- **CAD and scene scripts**
--------------------------------

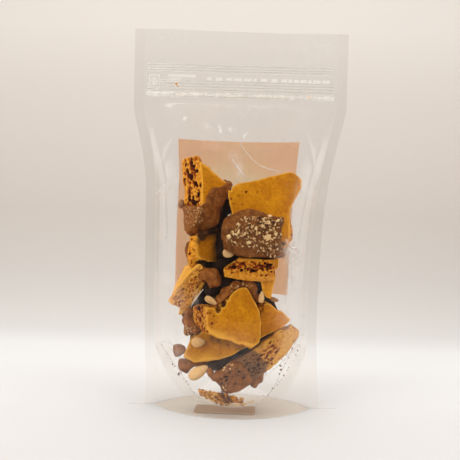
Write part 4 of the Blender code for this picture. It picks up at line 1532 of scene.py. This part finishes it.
def stage_surface():
    """Floor and backdrop as one sheet, with a cove between them."""
    profile = [(-FLOOR_REACH, 0), (FLOOR_FRONT, 0), (0, 0), (COVE_START, 0)]
    for i in range(1, COVE_STEPS + 1):
        turn = math.pi / 2 * i / COVE_STEPS
        profile.append((COVE_START + COVE_RADIUS * math.sin(turn), COVE_RADIUS * (1 - math.cos(turn))))
    profile.append((COVE_START + COVE_RADIUS, WALL_TOP))
    points = [(x, y, z) for x in (-FLOOR_REACH, FLOOR_REACH) for y, z in profile]
    mesh_object("studio_paper", points, grid_faces(2, len(profile)).tolist(), studio_paper())


def area_light(name, place, target, size, power):
    """A lamp at a place in millimetres, aimed at a target."""
    light = bpy.data.lights.new(name, "AREA")
    light.shape = "RECTANGLE"
    light.size, light.size_y = size[0] * MM, size[1] * MM
    light.energy = power
    lamp = bpy.data.objects.new(name, light)
    lamp.location = Vector(place) * MM
    lamp.rotation_euler = (Vector(target) - Vector(place)).to_track_quat("-Z", "Y").to_euler()
    bpy.context.scene.collection.objects.link(lamp)
    return lamp


def studio_world():
    """Soft light from all around, weaker from the front."""
    world = bpy.data.worlds.new("studio")
    world.use_nodes = True
    nodes, links = world.node_tree.nodes, world.node_tree.links
    background = nodes["Background"]
    background.inputs["Color"].default_value = (0.92, 0.88, 0.84, 1)
    split, level = nodes.new("ShaderNodeSeparateXYZ"), nodes.new("ShaderNodeMapRange")
    links.new(nodes.new("ShaderNodeTexCoord").outputs["Generated"], split.inputs[0])
    links.new(split.outputs["Y"], level.inputs["Value"])
    level.interpolation_type = "SMOOTHSTEP"
    for key, value in (("From Min", -0.65), ("From Max", 0.15), ("To Min", 0.07), ("To Max", 0.315)):
        level.inputs[key].default_value = value
    links.new(level.outputs[0], background.inputs["Strength"])
    bpy.context.scene.world = world


AIM = (0, 0, 100)


def studio_light():
    area_light("spark_box", (-160, -330, 860), AIM, (150, 150), 0.25)
    area_light("left_box", (-800, 130, 400), AIM, (560, 1100), 1.75)
    area_light("right_box", (800, 130, 400), AIM, (560, 1100), 1.85)
    area_light("back_box", (0, 420, 640), (0, 0, 60), (800, 300), 0.7).visible_camera = False
    # These light the candy alone: the film would show them as a veil over it
    for name, place, power in (("top_box", (0, -60, 900), 2.65), ("front_box", (20, -860, 460), 1.85),
                               ("left_fill", (-620, -560, 330), 5.8), ("right_fill", (660, -480, 360), 4.2)):
        area_light(name, place, AIM, (700, 560), power).visible_glossy = False
    area_light("backdrop_box", (0, 250, 900), (0, 520, 150), (900, 300), 0.56)


CAMERA_PLACE = (-3.7, -400.0, 99.2)
CAMERA_ROLL = math.radians(1.6)
CAMERA_LENS = 55.53


def camera():
    data = bpy.data.cameras.new("camera")
    data.lens = CAMERA_LENS
    data.sensor_width = 36
    data.clip_start, data.clip_end = 0.01, 20
    held = bpy.data.objects.new("camera", data)
    level = Euler((math.pi / 2, 0, 0)).to_matrix()
    held.rotation_euler = (level @ Matrix.Rotation(CAMERA_ROLL, 3, "Z")).to_euler()
    held.location = Vector(CAMERA_PLACE) * MM
    bpy.context.scene.collection.objects.link(held)
    bpy.context.scene.camera = held


def colour_management():
    scene = bpy.context.scene
    scene.view_settings.view_transform = "Standard"
    scene.view_settings.look = "None"
    scene.cycles.transparent_max_bounces = 24


# ---------------------------------------------------------------- the scene

camera()
colour_management()
stage_surface()
studio_world()
studio_light()

for number, description in enumerate(PIECES, FIRST_SEED):
    make = slab if "outline" in description else chocolate_lump
    make(seed=number, **description)
for number, (*form, dip) in enumerate(BACK_SLABS, FIRST_SEED + len(PIECES)):
    slab(*form, seed=number, dip=dip, gloom=1)

chopped_nuts()
sprinkled_bits()
loose_nuts()
base_crumbs()
seal_specks()

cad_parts["back_label"].data.materials[0] = paper_material(
    "label_paper", (0.93, 0.74, 0.585), (0.91, 0.77, 0.60), (0.94, 0.86, 0.73), 0.85, label_print
)
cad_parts["date_label"].data.materials[0] = paper_material(
    "date_paper", (0.66, 0.45, 0.28), (0.70, 0.49, 0.31), (0.74, 0.53, 0.35), 0.1
)

FILM = film_material("clear_film", (0.995, 0.993, 0.988), 0.002)
SEALED_FILM = film_material("sealed_film", (0.988, 0.982, 0.972), 0.006)
film_panel("film_front", FRONT, FILM, SEALED_FILM, seed=21)
film_panel("film_back", BACK, FILM, SEALED_FILM, seed=22)
gusset_film(film_material("gusset_film", (0.992, 0.988, 0.980), 0.004, 0.10))
zip_ribs(film_material("zip_plastic", (0.985, 0.98, 0.97), 0.12, 0.35))
zip_print(film_material("white_ink", (0.98, 0.975, 0.97), 0.85, 0.2))
# Milky tubes: painted highlights along the creases and the bottom edges, and the seal's weld lines
film_creases(film_material("creased_film", (0.98, 0.975, 0.97), 0.6, 0.6))
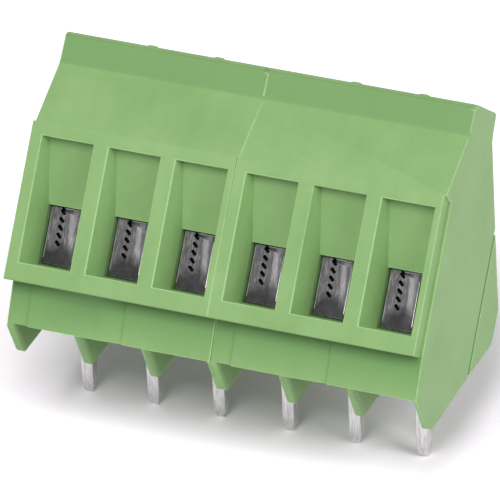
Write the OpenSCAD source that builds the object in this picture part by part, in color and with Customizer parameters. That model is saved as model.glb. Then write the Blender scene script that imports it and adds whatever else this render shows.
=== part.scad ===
// Angled screw terminal for printed circuit boards: two three-position housings side by side.
// X runs along the row, Y from the wire side to the rear, Z up from the board.
// The origin is on the board, at the middle of the line of solder pins.

/* [Row] */
// Distance from one wire position to the next
pitch = 5.08; // [5.00:0.02:5.20]
// Width of one housing beyond its three pitches
width_extra = 0.22; // [0.16:0.02:0.30]

/* [Housing] */
// Lean of the wire face and of the screws from upright, degrees
tilt = 35; // [34:0.5:36]
// Height of the ridge above the board
ridge_h = 20.3; // [20.1:0.1:20.8]
// Distance from the pin line back to the rear wall
rear_y = 8.0; // [7.9:0.1:8.4]
// Distance from the pin line forward to the foot of the wire frame
frame_foot_y = 7.08; // [7.0:0.02:7.14]
// Height of the foot of the wire frame above the board
frame_foot_z = 7.33; // [7.2:0.02:7.4]
// Length of the wire frame, up its slope
frame_len = 11.3; // [11.1:0.1:11.5]
// How far the wire frame stands out from the face below it
frame_proud = 1.28; // [1.2:0.02:1.4]
// Shift of the wire frame towards its left neighbour, over the joint
frame_shift = 0.2; // [0.1:0.02:0.24]
// Height of the lower front edge above the board
skirt_z = 3.9; // [3.8:0.1:4.1]
// Distance from the pin line forward to the lower front edge
skirt_y = 7.5; // [7.4:0.05:7.6]
// Thickness of the rear wall
rear_wall = 1.0; // [0.9:0.1:1.2]
// Thickness of a wall foot that stands on the board
foot_t = 0.56; // [0.5:0.02:0.6]

/* [Wire funnel] */
// Width of the funnel mouth in the frame
mouth_w = 3.95; // [3.8:0.05:4.0]
// Height of the funnel mouth, up the slope
mouth_len = 9.0; // [8.8:0.1:9.1]
// Frame left below the funnel mouth
mouth_sill = 1.35; // [1.2:0.05:1.4]
// Depth of the funnel at the clamp window
funnel_depth = 2.0; // [1.9:0.05:2.05]
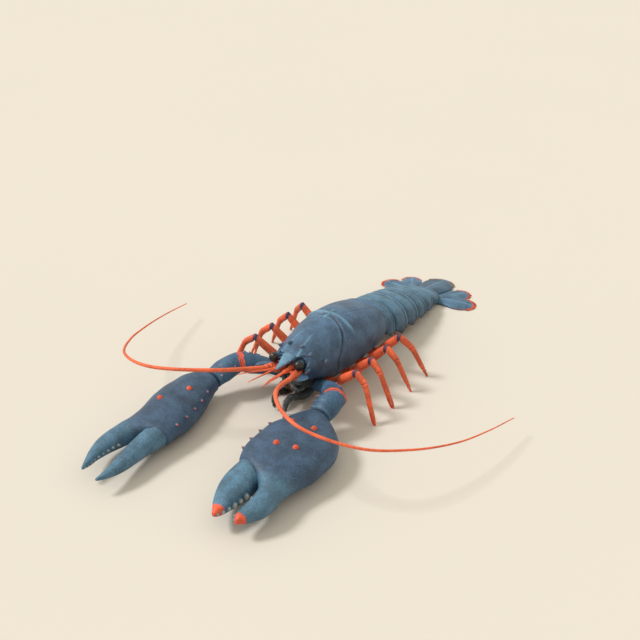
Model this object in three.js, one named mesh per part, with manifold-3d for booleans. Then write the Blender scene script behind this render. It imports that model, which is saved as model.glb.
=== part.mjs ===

--------------------------------

- **SHORT TASK**
Please print exactly what appears from the first line of the data through the line with "AIM = (0, 0, 100)", including both of those lines and nothing past them.

- **ANSWER TO THE EXERCISE**
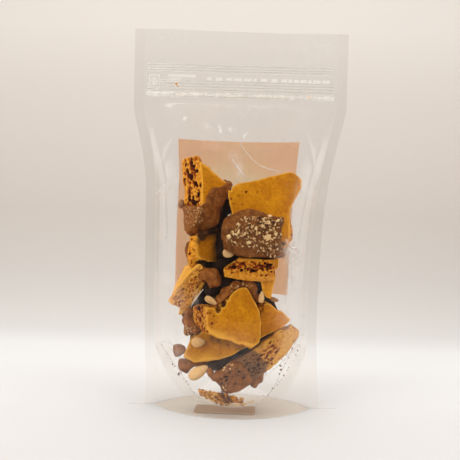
Write part 4 of the Blender code for this picture. It picks up at line 1532 of scene.py. This part finishes it.
def stage_surface():
    """Floor and backdrop as one sheet, with a cove between them."""
    profile = [(-FLOOR_REACH, 0), (FLOOR_FRONT, 0), (0, 0), (COVE_START, 0)]
    for i in range(1, COVE_STEPS + 1):
        turn = math.pi / 2 * i / COVE_STEPS
        profile.append((COVE_START + COVE_RADIUS * math.sin(turn), COVE_RADIUS * (1 - math.cos(turn))))
    profile.append((COVE_START + COVE_RADIUS, WALL_TOP))
    points = [(x, y, z) for x in (-FLOOR_REACH, FLOOR_REACH) for y, z in profile]
    mesh_object("studio_paper", points, grid_faces(2, len(profile)).tolist(), studio_paper())


def area_light(name, place, target, size, power):
    """A lamp at a place in millimetres, aimed at a target."""
    light = bpy.data.lights.new(name, "AREA")
    light.shape = "RECTANGLE"
    light.size, light.size_y = size[0] * MM, size[1] * MM
    light.energy = power
    lamp = bpy.data.objects.new(name, light)
    lamp.location = Vector(place) * MM
    lamp.rotation_euler = (Vector(target) - Vector(place)).to_track_quat("-Z", "Y").to_euler()
    bpy.context.scene.collection.objects.link(lamp)
    return lamp


def studio_world():
    """Soft light from all around, weaker from the front."""
    world = bpy.data.worlds.new("studio")
    world.use_nodes = True
    nodes, links = world.node_tree.nodes, world.node_tree.links
    background = nodes["Background"]
    background.inputs["Color"].default_value = (0.92, 0.88, 0.84, 1)
    split, level = nodes.new("ShaderNodeSeparateXYZ"), nodes.new("ShaderNodeMapRange")
    links.new(nodes.new("ShaderNodeTexCoord").outputs["Generated"], split.inputs[0])
    links.new(split.outputs["Y"], level.inputs["Value"])
    level.interpolation_type = "SMOOTHSTEP"
    for key, value in (("From Min", -0.65), ("From Max", 0.15), ("To Min", 0.07), ("To Max", 0.315)):
        level.inputs[key].default_value = value
    links.new(level.outputs[0], background.inputs["Strength"])
    bpy.context.scene.world = world


AIM = (0, 0, 100)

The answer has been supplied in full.